Roughly 15-20 minutes later, our entrees arrived. Nesting on a rather large plate was my perfectly-char-grilled strip steak floating in a shallow pool of thin pan gravy, topped with a golden fried artichoke and paired with an arugula, yellow and red tomato and sliced purple onion salad. While I'd ordered my beef to be prepared "medium," it arrived medium-well, resulting in a tougher bite than I typically like. The quality and cut of the steak was excellent, but had it been cooked just a bit less, it would have been outstanding. What blew me away was the fried artichoke that sat atop the chop. I've had fried artichokes before, and I feel that because the artichoke heart contains so much water, the breading used to fry the vegetable with doesn't stick to the flesh very well. Folks, however Market Table prepared theirs was shear genius, because there must have been a 1/16-inch-thick golden crust enveloping this sucker. It was magical! I had a bite of both Nora's pan-roasted monkfish and Emily's cheeseburger (which is now a contender with Peter Luger's for first place), each absolutely wonderful.
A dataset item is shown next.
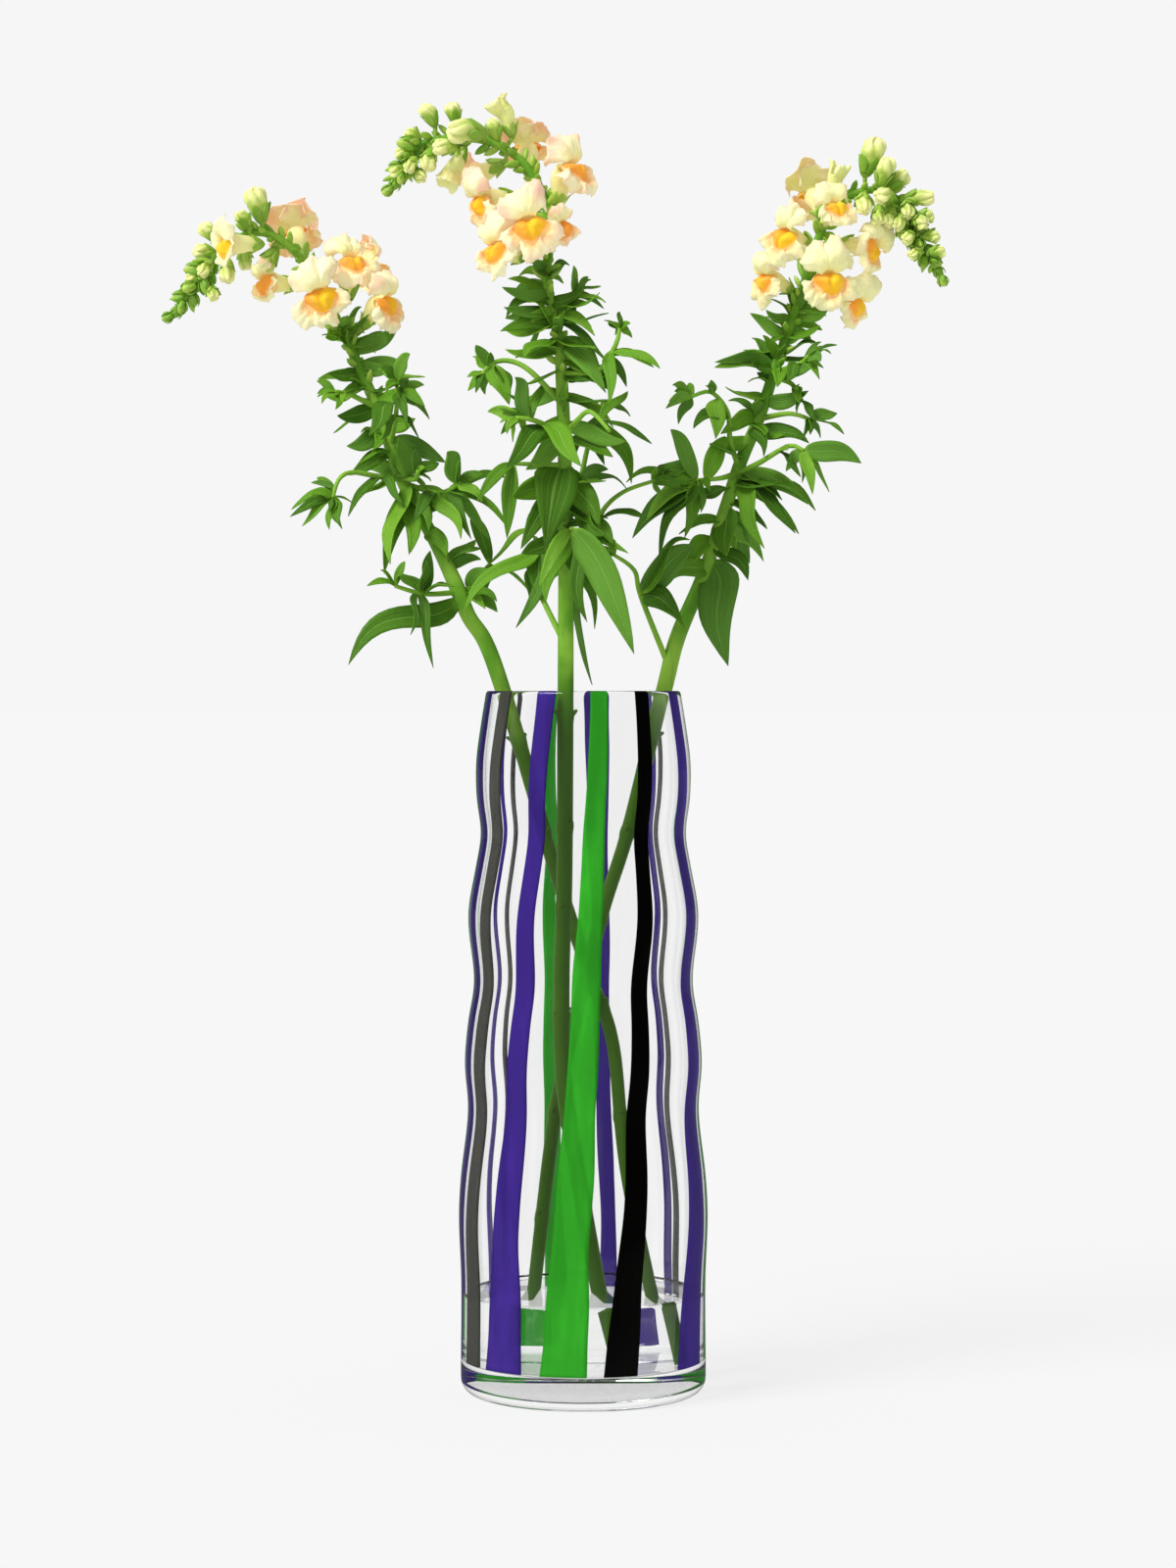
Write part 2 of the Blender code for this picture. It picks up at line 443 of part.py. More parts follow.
def make_water(collection, stems):
    gap = TOUCH_GAP
    profile = [(WATER_LEVEL, 0), (WATER_LEVEL, inner_radius(WATER_LEVEL) - gap)]
    profile += [(24, inner_radius(24) - gap), (VASE_FLOOR + 2, 56.5 - gap)]
    profile += [(VASE_FLOOR + gap, 50 - gap), (VASE_FLOOR + gap, 0)]
    water = turned("water", profile, collection, "water")
    cutters = bpy.data.collections.new("stem holes")
    bpy.context.scene.collection.children.link(cutters)
    for side, (points, radii) in stems.items():
        foot = points[0] + (points[0] - points[1]).normalized() * 0.012
        reach = [foot] + points[1:3]
        hole = tube("hole_" + side, reach, [(radius + gap * MM) for radius in radii[:3]], cutters, sides=1)
        hole.hide_render = True
        hole.display_type = "WIRE"
        cut = water.modifiers.new("Hole " + side, "BOOLEAN")
        cut.operation = "DIFFERENCE"
        cut.solver = "EXACT"
        cut.object = hole
    return water


# Stems and leaves

def stem_axis(side):
    """Points and radii of a main stem, with the cut end standing on the vase's floor."""
    table = STEM_AXES[side]
    points = [seen(across, up, depth) for across, up, depth, _ in table]
    radii = [radius * MM for *_, radius in table]
    slope = (points[1] - points[0]).normalized()
    low_edge = radii[0] * (1 - slope.z ** 2) ** 0.5
    floor = (VASE_FLOOR + TOUCH_GAP) * MM + low_edge
    points[0] = points[0] + slope * ((floor - points[0].z) / slope.z)
    return points, radii


def shoot_lines(side, trunk):
    """Side shoots, each rooted on the stem or on an earlier shoot."""
    lines = []
    for table in SHOOTS[side]:
        root = nearest(seen(*table[0]), [trunk] + lines)
        points = [root]
        for across, up, depth in table[1:]:
            points.append(seen(across, up, root.y / MM + (depth - table[0][2]) * DEPTH_SPREAD))
        lines.append(points)
    return lines


def strip(near, far):
    """Triangles between two rows of vertex numbers, which may differ in count."""
    faces = []
    a = b = 0
    while a < len(near) - 1 or b < len(far) - 1:
        if b == len(far) - 1 or (a < len(near) - 1 and a * (len(far) - 1) < b * (len(near) - 1)):
            faces.append((near[a], near[a + 1], far[b]))
            a += 1
        else:
            faces.append((near[a], far[b + 1], far[b]))
            b += 1
    return faces


def leaf(name, root, tip, width, collection, rng):
    """A lance-shaped blade that arches from root to tip, 0.8 mm thick."""
    reach = tip - root
    length = reach.length
    middle = (root + tip) / 2 + Vector((0, 0, 1)) * length * rng.uniform(0.08, 0.2)
    facing = Vector((rng.uniform(-0.35, 0.35), -0.8, 0.6))
    wide = max(width * 1.1, 2.2) * MM
    stalk = min(0.28 * wide, 1.3 * MM)
    rows = [(0.28, 0.86), (0.6, 0.88)] if width > 6.5 else [(0.4, 1.0)]
    columns = (-0.5, 0, 0.5) if width > 6.5 else (-0.5, 0.5)
    rows = [(0.0, stalk / wide, (-0.5, 0.5))] + [(along, share, columns) for along, share in rows]
    points = []
    lines = []
    for along, share, spots in rows:
        centre = root * (1 - along) ** 2 + middle * 2 * along * (1 - along) + tip * along ** 2
        ahead = ((middle - root) * (1 - along) + (tip - middle) * along).normalized()
        across = ahead.cross(facing).normalized()
        normal = across.cross(ahead).normalized()
        lines.append([len(points) + number for number in range(len(spots))])
        for spot in spots:
            fold = normal * abs(spot) * wide * share * 0.3
            points.append(centre + across * spot * wide * share + fold)
    points.append(tip)
    lines.append([len(points) - 1])
    faces = []
    for near, far in zip(lines, lines[1:]):
        faces += strip(near, far)
    mesh = bpy.data.meshes.new(name)
    mesh.from_pydata(points, [], faces)
    obj = new_object(name, mesh, collection)
    thick = obj.modifiers.new("Thickness", "SOLIDIFY")
    thick.thickness = 0.8 * MM
    thick.offset = 0
    return obj


def calyx(name, root, base, forward, size, collection, corners):
    """Flower stalk and sepals round the foot of a flower, with the given corners in turn."""
    frame = axes_of(forward, Vector((0.1, 0.2, -1)))
    stalk = axes_of(base - root, Vector((0.1, 0.2, -1)))
    s = size * MM
    rings = [round_ring(stalk, root, 0, 1.0 * MM, 4), round_ring(frame, base, -1.2 * s, 1.8 * s, 4)]
    outer = []
    inner = []
    for step in range(5 * len(corners)):
        angle = 72 * step / len(corners)
        turn = radians(angle)
        for ring, ahead, radius in zip((outer, inner), *corners[step % len(corners)]):
            spot = Vector((ahead * s, radius * s * sin(turn), -radius * s * cos(turn)))
            ring.append((angle, base + frame @ spot))
    rings += [outer, inner, [(0, base)]]
    return loft(name, rings, collection)


def green_bud(name, root, foot, forward, length, width, collection):
    """A small closed bud in its sepals, on a stalk that leaves the stem at root."""
    frame = axes_of(forward, Vector((0.2, 0.9, 0.1)))
    stalk = axes_of(foot - root, Vector((0.2, 0.9, 0.1)))
    long = length * MM
    wide = width / 2 * MM
    rings = [
        round_ring(stalk, root, 0, 0.9 * MM, 3), round_ring(frame, foot, 0, wide * 0.7, 4),
        round_ring(frame, foot, long * 0.6, wide, 4), [(0, foot + forward.normalized() * long)],
    ]
    return loft(name, rings, collection)


def make_tip_buds(side, axis, helpers):
    """Green buds in a spiral round the end of the head, smaller towards the tip."""
    stretch, count = TIP_BUDS[side]
    line = list(reversed(axis))
    for number in range(count):
        travel = (1.5 + (stretch - 1.5) * (number / (count - 1)) ** 0.85) * MM
        for end, start in zip(line, line[1:]):
            step = (start - end).length
            if travel <= step:
                break
            travel -= step
        ahead = (end - start).normalized()
        root = end - ahead * min(travel, step * 0.98)
        share = number / (count - 1)
        aside = ahead.orthogonal().normalized()
        aside.rotate(Matrix.Rotation(radians(137.5 * number), 3, ahead))
        forward = aside * (0.35 + 0.5 * share) + ahead * 0.65
        foot = root + forward.normalized() * (0.8 + 1.8 * share) * MM
        size = 4.4 + 2.8 * share
        green_bud(f"green_bud_{side}_{number}", root, foot, forward, size * 1.4, size, helpers)


# Flowers

LOBE_EDGE = [
    # angle from the lower side, reach, how far ahead; one notch and two shoulders for each lobe
    (14, 14.6, 20.0), (32, 10.4, 20.5), (48, 14.2, 19.5), (78, 13.4, 19.0), (102, 6.4, 18.5),
    (128, 13.4, 20.5), (162, 17.2, 22.0), (180, 15.6, 22.5),
]


def lobe_ring(open_share, back):
    """The edge of the five lobes as (angle, ahead, side, down)."""
    edge = LOBE_EDGE + [(360 - angle, reach, ahead) for angle, reach, ahead in reversed(LOBE_EDGE[:-1])]
    ring = []
    for angle, reach, ahead in edge:
        reach = 4.5 + (reach - 4.5) * open_share
        ahead = ahead * open_share + (24 + 0.12 * reach) * (1 - open_share) - back
        ring.append((angle, ahead, reach * sin(radians(angle)), -reach * cos(radians(angle))))
    return ring


def bloom(name, mouth, forward, lower, bend, size, open_share, collection):
    """One open snapdragon flower: tube, two-lobed upper lip, three-lobed lower lip, palate."""
    frame = axes_of(forward, lower)
    base = mouth - frame @ Vector((18 * size * MM, 0, 0))
    turn = Matrix.Rotation(radians(bend), 3, "Y")

    def put(angle, ahead, side, high, bent):
        spot = Vector((ahead, side, high))
        if bent:
            hinge = Vector((14, 0, 0))
            spot = hinge + turn @ (spot - hinge)
        return angle, base + frame @ (spot * size * MM)

    def oval(ahead, wide, high, count, drop, bent):
        ring = []
        for step in range(count):
            angle = 360 * step / count
            side = wide * sin(radians(angle))
            up = -high * cos(radians(angle)) - drop
            ring.append(put(angle, ahead, side, up, bent))
        return ring

    rings = [oval(0.4, 0.15, 0.15, 3, 0, False), oval(4.5, 3.0, 3.2, 6, 0.2, False)]
    rings.append(oval(13, 4.5, 4.6, 8, 0, True))
    rings.append([put(*corner, True) for corner in lobe_ring(open_share, 0.9)])
    rings.append([put(*corner, True) for corner in lobe_ring(open_share, 0)])
    if open_share > 0.5:
        palate = [(0, 21.8, 8.4), (45, 21.6, 8.2), (90, 19.6, 6.4), (135, 17.5, 4.0), (180, 17.5, 3.0)]
        palate += [(360 - angle, ahead, reach) for angle, ahead, reach in reversed(palate[1:-1])]
        rings.append([
            put(angle, ahead, reach * sin(radians(angle)), -reach * cos(radians(angle)), True)
            for angle, ahead, reach in palate
        ])
        rings.append([
            put(40, 24.0, 3.4, -5.2, True), put(140, 24.2, 3.6, -0.6, True),
            put(220, 24.2, -3.6, -0.6, True), put(320, 24.0, -3.4, -5.2, True),
        ])
    else:
        rings.append(oval(19, 2.6, 2.6, 6, 0, True))
    obj = loft(name, rings, collection)
    obj.data.materials.append(material("petal"))
    return obj, base


def bud(name, base, forward, length, width, collection):
    """A pale closed bud."""
    frame = axes_of(forward, Vector((0.1, 0.3, -1)))
    wide = width / 2 * MM
    reach = length * MM
    rings = [
        round_ring(frame, base, 0.4 * MM, 0.15 * MM, 3), round_ring(frame, base, 4.6 * MM, wide * 0.66, 6),
        round_ring(frame, base, reach * 0.72, wide, 6), round_ring(frame, base, reach, wide * 0.5, 6),
    ]
    obj = loft(name, rings, collection)
    obj.data.materials.append(material("bud"))
    return obj


def make_flowers(side, axis, collection, helpers):
    """Open flowers and pale buds of one head, with their stalks and sepals among the helpers."""
    raceme = [axis[RACEME_START[side] - 1:]]
    for number, (across, up, depth, forward, lower, bend, size, opened) in enumerate(BLOOMS[side], 1):
        forward = towards(forward)
        mouth = seen(across, up, depth)
        name = f"bloom_{side}_{number}"
        _, base = bloom(name, mouth, forward, towards(lower), bend, size, opened, collection)
        calyx(f"calyx_{side}_{number}", nearest(base, raceme), base, forward, size, helpers, SEPAL)
    for number, (across, up, depth, forward, length, width) in enumerate(BUDS[side], 1):
        forward = towards(forward)
        base = seen(across, up, depth)
        bud(f"bud_{side}_{number}", base, forward, length, width, collection)
        calyx(f"bud_calyx_{side}_{number}", nearest(base, raceme), base, forward, width / 10, helpers,
              [BUD_SEPAL])
    for number, (across, up, depth, forward, length, width) in enumerate(YOUNG_BUDS[side], 1):
        base = seen(across, up, depth)
        green_bud(f"young_bud_{side}_{number}", nearest(base, raceme), base, towards(forward), length, width,
                  helpers)


def make_stem(side, axis, radii, collection):
    """A main stem joined with its shoots, leaves, flower stalks, sepals and green buds."""
    helpers = bpy.data.collections.new("helpers " + side)
    bpy.context.scene.collection.children.link(helpers)
    rng = random.Random(len(side))
    stem = tube("stem_" + side, axis, radii, collection, sides=1)
    make_flowers(side, axis, collection, helpers)
    shoots = shoot_lines(side, axis)
    for number, line in enumerate(shoots):
        thin = [1.6 * MM - 0.6 * MM * step / (len(line) - 1) for step in range(len(line))]
        tube(f"shoot_{side}_{number}", line, thin, helpers, sides=0)
    for number, (x0, z0, x1, z1, width, deeper) in enumerate(LEAVES[side]):
        start = seen(x0, z0, 0)
        root = nearest(Vector((start.x, 0, start.z)), [axis] + shoots)
        tip = seen(x1, z1, root.y / MM + deeper * DEPTH_SPREAD)
        leaf(f"leaf_{side}_{number}", root, tip, width, helpers, rng)
    make_tip_buds(side, axis, helpers)
    join_all(stem, helpers)
    stem.data.materials.clear()
    stem.data.materials.append(material("stem"))
    return stem


def join_all(obj, helpers):
    """Applies one Boolean union with everything in the helpers collection, then removes it."""
    union = obj.modifiers.new("Join", "BOOLEAN")
    union.operation = "UNION"
    union.operand_type = "COLLECTION"
    union.solver = "MANIFOLD"
    union.collection = helpers
    mesh = bpy.data.meshes.new_from_object(obj.evaluated_get(bpy.context.evaluated_depsgraph_get()))
    obj.modifiers.clear()
    obj.data = mesh
    for helper in list(helpers.objects):
        bpy.data.objects.remove(helper, do_unlink=True)
    bpy.data.collections.remove(helpers)


def build():
    clear_scene()
    collection = bpy.data.collections.new("Snapdragon stems")
    bpy.context.scene.collection.children.link(collection)
    make_vase(collection)
    stems = {side: stem_axis(side) for side in STEM_AXES}
    make_water(collection, stems)
    for side, (axis, radii) in stems.items():
        make_stem(side, axis, radii, collection)


build()
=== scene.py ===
# Snapdragon stems in a tall striped glass vase: the looks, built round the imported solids
import random
from math import ceil, cos, degrees, exp, pi, radians, sin
import bpy
import bmesh
from mathutils import Matrix, Vector, noise


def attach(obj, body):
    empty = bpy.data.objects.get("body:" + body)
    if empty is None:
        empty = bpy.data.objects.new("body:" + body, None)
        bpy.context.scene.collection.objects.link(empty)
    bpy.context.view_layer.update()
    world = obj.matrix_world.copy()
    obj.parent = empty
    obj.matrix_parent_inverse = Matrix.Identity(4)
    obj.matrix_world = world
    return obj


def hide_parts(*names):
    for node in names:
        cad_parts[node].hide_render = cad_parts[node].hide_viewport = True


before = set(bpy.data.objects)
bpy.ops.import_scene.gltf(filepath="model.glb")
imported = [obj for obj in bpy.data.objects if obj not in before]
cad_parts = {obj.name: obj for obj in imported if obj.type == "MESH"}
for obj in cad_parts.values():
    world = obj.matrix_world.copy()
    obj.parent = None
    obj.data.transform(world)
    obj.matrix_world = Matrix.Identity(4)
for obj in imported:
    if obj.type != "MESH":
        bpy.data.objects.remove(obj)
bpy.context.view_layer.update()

noise.seed_set(7)       # so petals and buds crumple the same way every time

mm = 0.001
up = Vector((0, 0, 1))
pointNumbers = ("along", "across", "tone", "warm")     # what each point carries for the materials

# The plants are laid out as seen from the front at the vase's axis, as across, up and depth in
# millimetres, so what is nearer is drawn in towards the eye line and what is farther is spread
layout = {"eyeDistance": 1964, "eyeHeight": 360, "scale": 1.007, "depthSpread": 1.8}


def seen(across, high, depth):
    spread = layout["scale"] * (1 + depth / layout["eyeDistance"])
    height = layout["eyeHeight"] + (high - layout["eyeHeight"]) * spread
    return Vector((across * spread, depth, height)) * mm


def towards(direction):
    right, near, high = direction
    return Vector((right, -near, high)).normalized()


def axesOf(forward, lower):
    # X is forward and -Z is the lower side
    x = forward.normalized()
    z = -(lower - lower.dot(x) * x).normalized()
    return Matrix((x, z.cross(x), z)).transposed()


def around(ahead, radius, turn):
    # a place round a flower's own axis, turned from its lower side
    return Vector((ahead, radius * sin(turn), -radius * cos(turn)))


def turnedAside(ahead, turn):
    # square to the way ahead, and turned round it
    aside = ahead.orthogonal().normalized()
    aside.rotate(Matrix.Rotation(turn, 3, ahead))
    return aside


def smoothStep(value, low, high):
    t = min(max((value - low) / (high - low), 0), 1)
    return t * t * (3 - 2 * t)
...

This gorgeous cheeseburger is the culinary equivalent to Brad Pitt's good looks. Hot damn!
My advice to you would be to get to Market Table as soon as you can. There is something on its glorious menus for everyone, and I can almost guarantee that you'll have a perfect meal. I must say that this dining experience was one of my two best in NYC, thanks in part to getting to spend time with my dear Emily.